━━ Source data

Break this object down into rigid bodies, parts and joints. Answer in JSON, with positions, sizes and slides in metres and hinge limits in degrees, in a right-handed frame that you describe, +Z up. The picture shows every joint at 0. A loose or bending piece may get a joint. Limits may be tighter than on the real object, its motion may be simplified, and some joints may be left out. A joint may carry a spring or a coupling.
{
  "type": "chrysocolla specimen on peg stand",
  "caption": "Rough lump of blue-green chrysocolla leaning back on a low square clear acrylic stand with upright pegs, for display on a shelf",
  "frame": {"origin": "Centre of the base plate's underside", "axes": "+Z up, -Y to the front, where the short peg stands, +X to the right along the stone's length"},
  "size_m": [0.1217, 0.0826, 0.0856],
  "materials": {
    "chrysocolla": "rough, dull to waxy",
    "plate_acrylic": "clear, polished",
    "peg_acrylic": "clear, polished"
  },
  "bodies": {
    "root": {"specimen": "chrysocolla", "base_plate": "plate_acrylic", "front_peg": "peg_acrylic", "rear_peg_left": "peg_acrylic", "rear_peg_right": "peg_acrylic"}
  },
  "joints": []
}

━━━━

Work to do
Transcribe all lines as written.

Right answer
Break this object down into rigid bodies, parts and joints. Answer in JSON, with positions, sizes and slides in metres and hinge limits in degrees, in a right-handed frame that you describe, +Z up. The picture shows every joint at 0. A loose or bending piece may get a joint. Limits may be tighter than on the real object, its motion may be simplified, and some joints may be left out. A joint may carry a spring or a coupling.
{
  "type": "chrysocolla specimen on peg stand",
  "caption": "Rough lump of blue-green chrysocolla leaning back on a low square clear acrylic stand with upright pegs, for display on a shelf",
  "frame": {"origin": "Centre of the base plate's underside", "axes": "+Z up, -Y to the front, where the short peg stands, +X to the right along the stone's length"},
  "size_m": [0.1217, 0.0826, 0.0856],
  "materials": {
    "chrysocolla": "rough, dull to waxy",
    "plate_acrylic": "clear, polished",
    "peg_acrylic": "clear, polished"
  },
  "bodies": {
    "root": {"specimen": "chrysocolla", "base_plate": "plate_acrylic", "front_peg": "peg_acrylic", "rear_peg_left": "peg_acrylic", "rear_peg_right": "peg_acrylic"}
  },
  "joints": []
}